WALDO: Where Unseen Model-based 6D Pose Estimation Meets Occlusion
Sajjad Pakdamansavoji, Yintao Ma, Amir Rasouli, Tongtong Cao

TL;DR
This paper introduces WALDO, a novel approach for 6D object pose estimation under occlusion, combining multiple enhancements to improve accuracy, robustness, and speed, especially for unseen objects in complex scenes.
Contribution
WALDO presents four innovative extensions to model-based 6D pose estimation, including focused sampling, multi-hypothesis inference, iterative refinement, and occlusion-aware training, advancing robustness and efficiency.
Findings
Over 5% accuracy improvement on ICBIN dataset
More than 2% accuracy gain on BOP benchmarks
Approximately 3 times faster inference speed
Abstract
Accurate 6D object pose estimation is vital for robotics, augmented reality, and scene understanding. For seen objects, high accuracy is often attainable via per-object fine-tuning but generalizing to unseen objects remains a challenge. To address this problem, past arts assume access to CAD models at test time and typically follow a multi-stage pipeline to estimate poses: detect and segment the object, propose an initial pose, and then refine it.

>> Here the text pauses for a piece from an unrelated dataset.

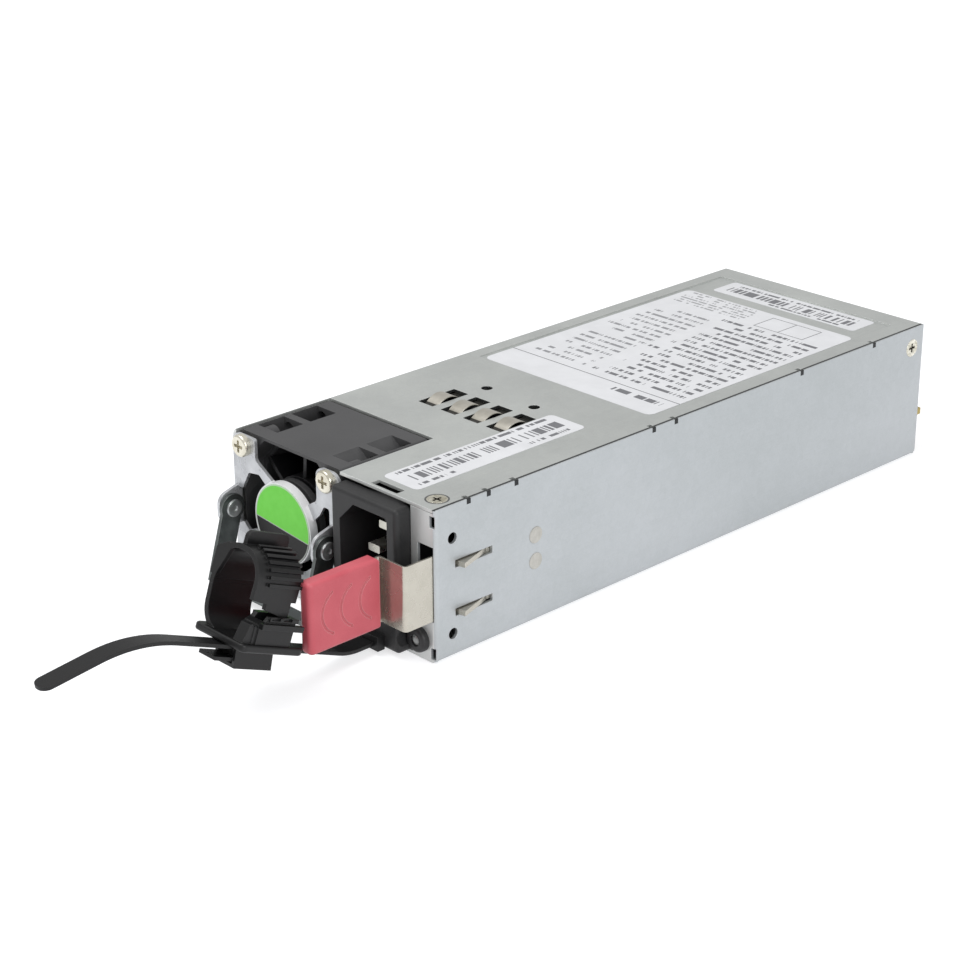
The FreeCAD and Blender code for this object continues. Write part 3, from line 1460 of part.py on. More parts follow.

Under occlusion, however, the early-stage of such pipelines are prone to errors, which can propagate through the sequential processing, and consequently degrade the performance. To remedy this shortcoming, we propose four novel extensions to model-based 6D pose estimation methods: (i) a dynamic non-uniform dense sampling strategy that focuses computation on visible regions, reducing occlusion-induced errors; (ii) a multi-hypothesis inference…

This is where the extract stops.